Он вышел, задыхаясь. От гнева, негодования у него тряслись руки, и он с трудом набрал нужный номер.

- Соедините меня с рейхсфюрером. Да, срочно! - рявкнул он так, что в соседнем кабинете подскочили секретари.

"Гиммлер… Кто же еще?! Конечно, он! Или этот скот с инквизиторскими глазами - Гейдрих… Но за ним - все равно Хайни! Все равно он!" - бормотал Лей.

- Слушаю вас, - послышался дружелюбный голос Генриха Гиммлера.

- Вы решили применить… ко мне ваши методы? Вы всех держите… за таких же идиотов, как ваши… друзья? Вам мало того… что вы всю… нацию опутали… своей… липкой… паутиной… - Лей начал заикаться уже на каждом слове и вынужден был сделать паузу. Ошарашенный Гиммлер тоже молчал.

- Я хочу… знать, кто дал вам… право…

- Роберт, успокойтесь. По-видимому, произошло какое-то недоразумение. Я пока не знаю, какое, но если вы объясните… - спокойно начал Гиммлер.

- Хотите сказать, что это… не вы ее ко мне… подослали?!

- Я к вам никого не посылал, клянусь честью. Я выполнил наш договор, и вы больше не услышите ни одного упрека со стороны рабочих активистов. Мои люди не станут проводить арестов на предприятиях. Но… что же все-таки произошло? Что вас так рассердило?

Лей сел и расстегнул воротник рубашки. Его окатило горячей волной, даже в глазах все сделалось красным. Он понял, что Гиммлер тут ни при чем и что сам он вел себя в высшей степени глупо. "Психопат, истеричка! - злобно обругал он себя. - Идиот… тьфу!"

- Роберт, вы слышите меня? - мягко продолжал Гиммлер. - Вы сейчас чем-то расстроены, я понимаю. Может быть, позже…

- Да, позже. Извините, я сегодня что-то… Видимо, грипп подхватил. Еще раз извините.

Он положил трубку. Немного посидел, чувствуя, как тело все наливается жаром. Голова, впрочем, была ясной, даже болеть почти перестала. Нужно было возвратиться в приемный кабинет и как-то закончить с посетительницей, а он все не мог собраться с мыслями. "Я, конечно, психопат, но и жизнь мне подбрасывает черт знает какие "сюжеты"". Он невольно подумал о младшем сыне… Генрих родился слабым, без конца болеет. Он тоже мог бы… Нет, вздор! - Роберт встал и прошелся у окон. - Мальчик такой умница, развит не по годам, талантлив. Из таких детей вообще вырастают гении. И потом, он мой сын! "Ну и что? - тотчас усмехнулось "alter ego". - А сколько тебе было лет и сколько из них ты пил? Все могло быть… Медицина еще только подбирается к проблеме наследственности, и ты это знаешь".

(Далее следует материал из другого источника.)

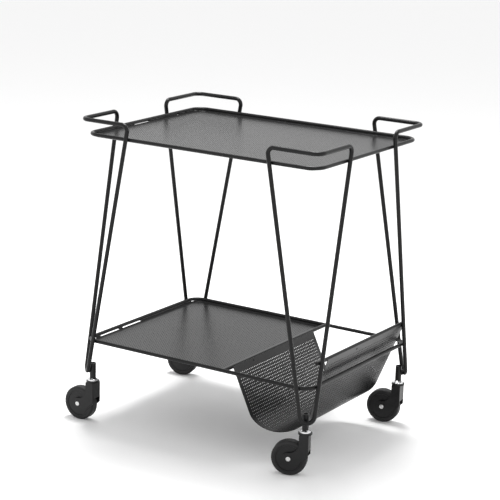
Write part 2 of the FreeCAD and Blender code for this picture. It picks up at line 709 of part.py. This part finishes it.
def frame():
    rod_ring("top_rim_ring", "rim_length", "rim_depth", "rim_height", "rim_corner_radius")
    rod_ring("shelf_ring", "shelf_length", "shelf_depth", "shelf_height", "shelf_corner_radius")
    inset = "(rod_diameter/2 + tray_end_gap)"
    rim_end, shelf_end = "rim_length/2-" + inset, "shelf_length/2-" + inset
    pressed_tray("top_tray", "rim_height", "-(%s)" % rim_end, rim_end, "rim_depth/2-" + ROD_HOLD,
                 "rim_corner_radius-" + inset, "rim_corner_radius-" + inset)
    pressed_tray("shelf_tray", "shelf_height", "-(%s)" % shelf_end, "cross_rod_x-(rod_diameter/2 + tray_gap)",
                 "shelf_depth/2-" + ROD_HOLD, "shelf_corner_radius-" + inset, "tray_free_corner_radius")
    straight = value("rim_depth/2 - rim_corner_radius")
    end = value("rim_length/2")
    tray_tabs("top_tray_weld_tabs", "rim_height", straight, -end, TOP_LEFT_SEAMS, end, "tray_end_gap")
    straight = value("shelf_depth/2 - shelf_corner_radius")
    tray_tabs("shelf_tray_weld_tabs", "shelf_height", straight, -value("shelf_length/2"), SHELF_LEFT_SEAMS,
              value("cross_rod_x"), "tray_gap")


def write_parts():
    doc.recompute()
    for item in doc.Objects:
        if "Invalid" in item.State or "Error" in item.State:
            raise RuntimeError("%s failed: %s" % (item.Label, item.State))
    for item in subparts:
        if item.Shape.isNull() or not item.Shape.isValid() or not item.Shape.Solids:
            raise RuntimeError("%s has no valid solid" % item.Label)
    os.makedirs("parts", exist_ok=True)
    for item in subparts:
        item.Shape.exportStep("parts/%s.step" % item.Label)


frame()
for corner_name, (corner_x, corner_y, corner_angle) in CORNERS.items():
    hairpin_leg(corner_name + "_hairpin_leg", corner_x, corner_y)
    caster(corner_name, corner_x, corner_y, corner_angle)
socket_welds()
basket_rods()
basket()
basket_tabs()
basket_rivets()
write_parts()
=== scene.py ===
import math

import bpy
from mathutils import Matrix, Vector


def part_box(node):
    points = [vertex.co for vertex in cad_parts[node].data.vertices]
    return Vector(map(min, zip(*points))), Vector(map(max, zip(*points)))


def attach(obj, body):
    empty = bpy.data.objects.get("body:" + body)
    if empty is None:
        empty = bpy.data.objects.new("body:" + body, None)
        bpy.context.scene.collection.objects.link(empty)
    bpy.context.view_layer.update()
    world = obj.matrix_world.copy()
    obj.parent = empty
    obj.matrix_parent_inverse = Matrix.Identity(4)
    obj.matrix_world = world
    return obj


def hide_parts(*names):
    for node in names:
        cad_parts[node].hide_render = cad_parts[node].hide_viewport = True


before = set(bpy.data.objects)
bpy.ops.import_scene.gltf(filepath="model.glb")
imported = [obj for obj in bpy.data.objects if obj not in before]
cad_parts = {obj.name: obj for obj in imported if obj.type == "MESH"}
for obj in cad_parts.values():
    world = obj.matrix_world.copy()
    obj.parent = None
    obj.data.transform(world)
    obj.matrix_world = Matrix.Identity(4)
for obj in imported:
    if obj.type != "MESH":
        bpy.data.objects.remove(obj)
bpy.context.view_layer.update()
scene = bpy.context.scene

MM = 0.001

# Perforated sheet: its thickness, the holes' spacing and radius, and the plain border round them.
SHEET = 1.2 * MM
PITCH = 6.5 * MM
HOLE = 1.5 * MM
TRAY_BORDER = 9 * MM
BASKET_SIDE_BORDER = 8 * MM
BASKET_TOP_BORDER = 14 * MM

# Trays: corner radii inside the ring and at the cross rod, the lip's bend, and the turned border's width.
CORNER = 19.0 * MM
FREE_CORNER = 3.0 * MM
LIP_BEND = 1.0 * MM
LIP_CHAMFER = 0.35 * MM
TURNED_BORDER = 7 * MM
DECK_INSET = 3.0 * MM
SKIN = 0.00003
SHARPEST = 0.0002

# Magazine basket's section and skewed ends.
INNER_LEAN = math.radians(25.4)
OUTER_LEAN = math.radians(19.6)
BASKET_RADIUS = 59.6 * MM
INNER_TOP = 193.0 * MM
OUTER_TOP = 238.5 * MM
FRONT_SKEW = (0.0, 59.0 * MM, 39.0 * MM)
BACK_SKEW = (-45.0 * MM, -23.0 * MM, 0.0)


# ------------------------------------------------------------------ materials

def new_material(name):
    """An empty material with its node tree, links, shader and texture coordinates."""
    mat = bpy.data.materials.new(name)
    mat.use_nodes = True
    nodes, links = mat.node_tree.nodes, mat.node_tree.links
    shader = nodes["Principled BSDF"]
    coords = nodes.new("ShaderNodeTexCoord")
    return mat, nodes, links, shader, coords


def noise(nodes, links, coords, scale, detail, stretch=(1, 1, 1)):
    """Noise texture in the object's own space, stretched along its axes."""
    mapping = nodes.new("ShaderNodeMapping")
    mapping.inputs["Scale"].default_value = stretch
    texture = nodes.new("ShaderNodeTexNoise")
    texture.inputs["Scale"].default_value = scale
    texture.inputs["Detail"].default_value = detail
    links.new(coords.outputs["Object"], mapping.inputs["Vector"])
    links.new(mapping.outputs["Vector"], texture.inputs["Vector"])
    return texture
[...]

"Вздор, вздор! - отмахнулся он. - Нужно просто решить вопрос. Эта программа… как они ее там назвали?… "эвтаназии"… должна быть запущена лишь в случае войны. Значит, кто-то поторопился. Кто?.. Стоп, стоп, не время сейчас, да и сил нет, - оборвал он себя опять. - Сейчас просто помочь этой несчастной, остальное - после. Потом".